Mon père est parti à la guerre

roman de John BOYNE

Il existe d'autres façons de participer à l'effort de guerre. Je ne suis pas certain que tuer des gens soit la plus fructueuse.

Gallimard jeunesse, 2014, 278 p.
Gallimard jeunesse, 2014, 278 p.

Alfie se souvient très bien du jour où les combats ont commencé : le 28 juillet 1914. Le jour de ses cinq ans. Pendant la fête d'anniversaire, chacun s'était efforcé de se comporter comme s'il s'agissait d'une journée comme les autres, mais la guerre était dans toutes les pensées. Ce jour-là, le père d'Alfie, Georgie, avait promis qu'il ne s'engagerait pas. Mais il avait rompu sa promesse dès le lendemain.

 

Quatre ans plus tard, Alfie ignore où il se trouve. Les deux premières années, Georgie avait envoyé des lettres. Mais depuis, plus rien. Est-il en mission secrète pour le gouvernement comme le prétend sa mère ? Ou bien est-il mort ? Quoi qu'il en soit, Alfie est bien déterminé à découvrir ce qu'est devenu son père.

Mon avis :

John Boyne est un peu devenu le spécialiste de la guerre vue par les enfants et je m'attendais à la recette habituelle. C'est un peu le cas au début, puisque du haut de ses cinq ans, Alfie ne comprend pas grand chose de ce qui se passe autour de lui, d'autant que les conversations des adultes ont tendance à s'interrompre quand il arrive. La conséquence de la guerre la plus tangible pour lui est la pénurie de nourriture et d'argent, qui conduit sa mère à prendre un poste d'infirmière cumulé avec des travaux de lessive et de couture. Lui-même finit, en cachette, par délaisser l'école au profit d'un petit boulot de cireur de chaussures à la gare.

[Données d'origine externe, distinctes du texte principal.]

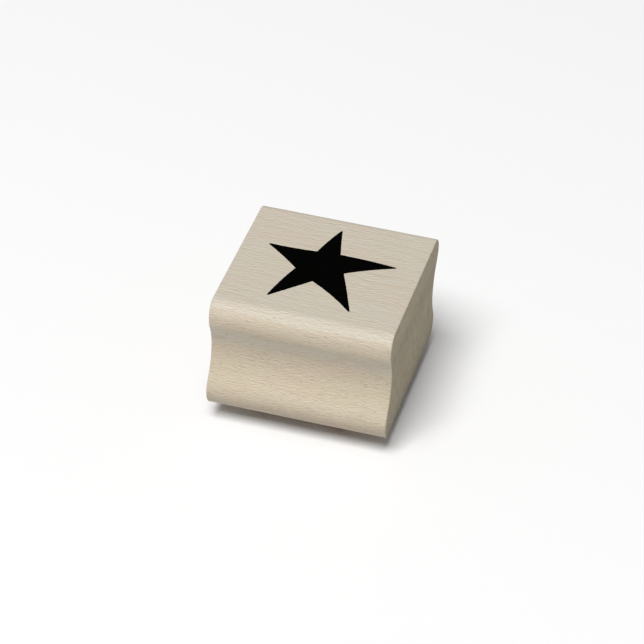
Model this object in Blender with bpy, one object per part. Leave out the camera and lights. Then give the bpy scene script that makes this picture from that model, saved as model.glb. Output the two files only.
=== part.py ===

Celui-ci est l'occasion de nombreuses rencontres offrant une galerie de portraits et de discussions variés.

 

A travers ces échanges se dessinent en filigrane des réflexions pertinentes sur la guerre et c'est là que le roman se démarque des autres récits jeunesse sur le sujet. Ainsi, M. Janacek, le marchand de bonbons qui a émigré de Prague des années auparavant et dont la fille est née à Londres, ne comprend pas qu'on le traite d'espion et qu'on l'emprisonne sur l'île de Man : "L'Angleterre, ce n'est pas chez moi. Cela ne l'a jamais été. Je l'ai cru, mais c'était faux"... Le personnage de Joe Patience est aussi très intéressant : en tant qu'objecteur de conscience, il refusera jusqu'au bout d'aller au front, ce qui lui vaudra aussi la prison et surtout le mépris de ses voisins. On apprend en passant qu'à l'époque, les femmes donnaient une plume blanche à ces hommes en signe de lâcheté.

 

Mais le vrai point fort de ce livre, c'est d'évoquer les traumatismes des soldats, sujet demeuré longtemps tabou. L'enquête d'Alfie le mènera à faire des découvertes terribles. Malgré tout il poursuivra sa "mission secrète" à lui, en petit garçon courageux et volontaire. Son "Où est papa ?" inlassable sonne autant comme le leitmotiv d'un garçonnet entêté qu'un cri de ralliement dicté par le cœur. Car tout ce que souhaite le petit Alfie, c'est "revenir à la vie d'avant"... Espoir illusoire, cependant grâce à lui, après la guerre, ses proches s'évertueront, tous ensemble, à ce que "la vie soit revenue à la normale, du moins à un nouveau genre de normalité".